The Prevatelli on London you see pictured was very compressed. When the music is supposed to get loud at the end of the Pines, it never does! If more vintage Londons had sound as bad as the three or four copies we had on hand (it’s a fairly common used record, now I know why), we would happily admit that going the Heavy Vinyl route is a good idea.
And there certainly are a lot of bad vintage pressings — we should know, we’ve played them by the hundreds — but they pale up against the number of bad Modern Heavy Vinyl pressings.
Distortion
If a particular performance had any distortion or limitation problems in the higher frequencies, it was quickly rejected out of hand. Same with low end whomp and weight. On these works both are crucial.
No other pieces of music of which we are aware have so much going on up high and down low. This narrowed the field of potential Hot Stampers considerably. Great performances by top conductors could not get over these hurdles — high and low — time and time again.
For these reasons, it took us years to find the right recordings. We knew the Reiner would be hard to beat, but we kept trying record after record hoping that we could find one to wrest the crown away from what is widely considered the greatest recording of the works ever made.
We never did find something better. Our best Shaded Dog ended up winning the shootout. The best RCA pressings were doing everything right. There was plenty of top end, with virtually no harmonic distortion, and when I say plenty, I mean the right amount. Not many engineers managed to get all the highs correctly onto the tape, but Lewis Layton nailed it — in 1960!
What to Listen For
So many recordings had screechy strings and sour horns. When the music would get loud, and both the Pines and the Fountains get very loud indeed, assuming the recording will let it, the sound would become unbearably harsh and unpleasant. This is the opposite of what should happen, and it was obvious that those recordings would not make it past the first round.
All three of the finalists could claim enthusiastic performances with powerful energy and top quality orchestral playing. Still, with the best copies going head to head with each other, Reiner’s recording had more of all the qualities we were looking for.
How did the famous 1S/1S pressing fare? No idea. I haven’t seen one in twenty years. It may be better than the White Hot copy we are offering here. I certainly would not make the mistake of saying what it sounds without having played it. If someone has one and wants to send it to me to audition, I will love to give it a spin.
Some recordings we played lacked transparency, as well as the relaxed sense of involvement that eases one’s ability to be tricked into thinking “you (really) are there.”
The famous 1977 Maazel recording for Decca, which was on the TAS List for a long time, suffered from a bad case of multi-miking and the transparency issue mentioned above.
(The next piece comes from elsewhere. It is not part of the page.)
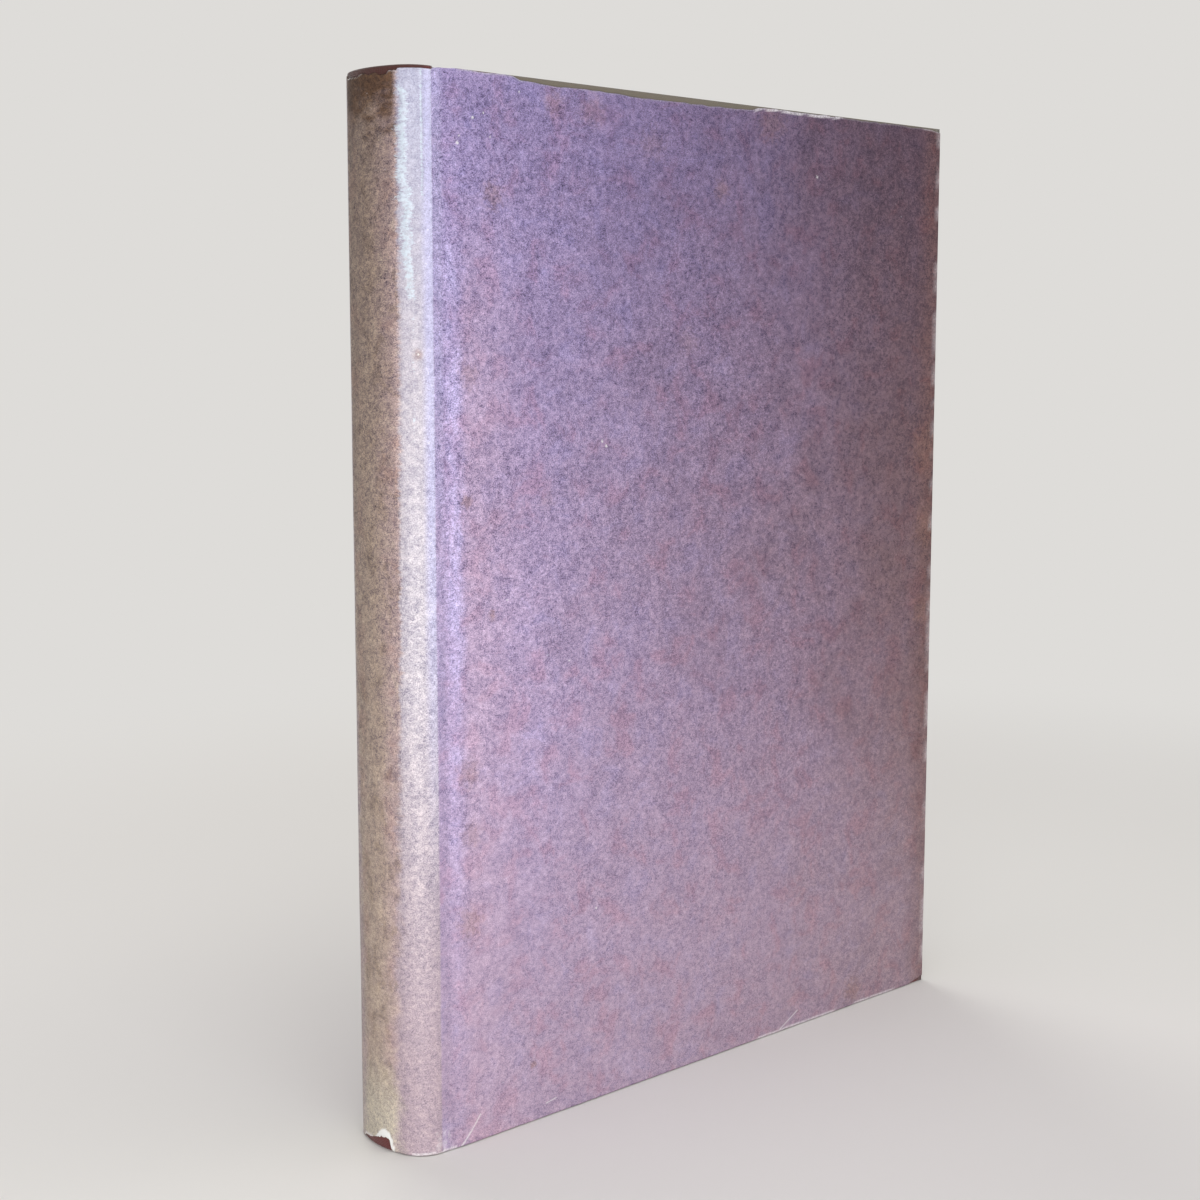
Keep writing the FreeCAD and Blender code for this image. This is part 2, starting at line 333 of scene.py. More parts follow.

What do you expect from 1977?
This is of course the knock on the Modern Heavy Vinyl Pressing – where is the transparency? The space? The three-dimensional depth? If your stereo can reproduce these qualities — a big if, since even as recently as twenty years ago mine could not — you should have given up on these opaque and airless frauds years ago.
Our Difficulty of Reproduction Scale
This album is especially Difficult to Reproduce. Do not attempt to play it on anything but the highest quality equipment.
Classical music is unquestionably the ultimate test for proper turntable / arm / cartridge setup. The Pines of Rome would be a superb choice for adjusting tracking weight, VTA, azimuth and the like.
One of the reasons $10,000+ front ends exist is to play large scale, complex, difficult-to-reproduce music such as these two tones poems. You don’t need to spend that kind of money to play this record, but if you choose to, it would surely be the kind of record that can show you the sound your tens of thousands of dollars has bought you.
It has been my experience that cheap tables (anything under $1k I would guess) more often than not collapse completely under the weight of a mighty record such as this. If you have one of those, this is probably not the record for you.